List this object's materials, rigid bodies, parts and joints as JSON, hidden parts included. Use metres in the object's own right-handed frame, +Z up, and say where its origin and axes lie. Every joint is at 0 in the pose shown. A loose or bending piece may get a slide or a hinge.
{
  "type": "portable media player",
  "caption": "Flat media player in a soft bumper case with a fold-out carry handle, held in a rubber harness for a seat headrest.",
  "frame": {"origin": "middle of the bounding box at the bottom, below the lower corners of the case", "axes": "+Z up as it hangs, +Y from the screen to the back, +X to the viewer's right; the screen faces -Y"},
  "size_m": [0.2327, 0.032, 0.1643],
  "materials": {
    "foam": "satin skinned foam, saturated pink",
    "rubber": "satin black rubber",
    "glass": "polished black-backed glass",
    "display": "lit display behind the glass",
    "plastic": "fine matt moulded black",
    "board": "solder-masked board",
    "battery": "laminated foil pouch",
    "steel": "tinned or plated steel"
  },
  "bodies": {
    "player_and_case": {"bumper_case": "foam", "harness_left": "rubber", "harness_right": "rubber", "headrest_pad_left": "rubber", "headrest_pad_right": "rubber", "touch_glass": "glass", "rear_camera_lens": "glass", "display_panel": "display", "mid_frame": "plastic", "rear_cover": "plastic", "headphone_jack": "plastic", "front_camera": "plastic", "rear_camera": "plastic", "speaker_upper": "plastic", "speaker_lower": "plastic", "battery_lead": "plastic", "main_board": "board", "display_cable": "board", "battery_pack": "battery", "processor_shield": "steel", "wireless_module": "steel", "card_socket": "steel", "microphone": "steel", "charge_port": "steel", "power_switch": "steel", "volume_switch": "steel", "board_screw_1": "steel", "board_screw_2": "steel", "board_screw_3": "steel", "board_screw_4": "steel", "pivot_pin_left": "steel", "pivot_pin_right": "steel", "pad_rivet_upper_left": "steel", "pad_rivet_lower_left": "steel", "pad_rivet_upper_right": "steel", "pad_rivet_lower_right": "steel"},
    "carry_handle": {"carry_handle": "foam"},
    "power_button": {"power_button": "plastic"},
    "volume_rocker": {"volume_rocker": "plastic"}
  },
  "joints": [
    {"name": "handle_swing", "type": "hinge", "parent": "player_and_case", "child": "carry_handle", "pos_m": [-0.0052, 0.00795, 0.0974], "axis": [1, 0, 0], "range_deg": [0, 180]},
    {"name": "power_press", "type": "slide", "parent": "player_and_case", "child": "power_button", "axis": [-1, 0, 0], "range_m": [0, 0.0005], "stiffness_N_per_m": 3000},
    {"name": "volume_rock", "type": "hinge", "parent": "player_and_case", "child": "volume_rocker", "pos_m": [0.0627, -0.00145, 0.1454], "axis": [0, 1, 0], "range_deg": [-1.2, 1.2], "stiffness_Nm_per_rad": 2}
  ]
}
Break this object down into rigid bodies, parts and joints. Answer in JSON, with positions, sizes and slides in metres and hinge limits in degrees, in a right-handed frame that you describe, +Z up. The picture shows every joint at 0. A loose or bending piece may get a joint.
|---|
WHAT YOU HAVE TO DO: Find the string "with" in the records, then copy each line where it occurs.

OUTPUT:
  "caption": "Flat media player in a soft bumper case with a fold-out carry handle, held in a rubber harness for a seat headrest.",
Break this object down into rigid bodies, parts and joints. Answer in JSON, with positions, sizes and slides in metres and hinge limits in degrees, in a right-handed frame that you describe, +Z up. The picture shows every joint at 0. A loose or bending piece may get a joint.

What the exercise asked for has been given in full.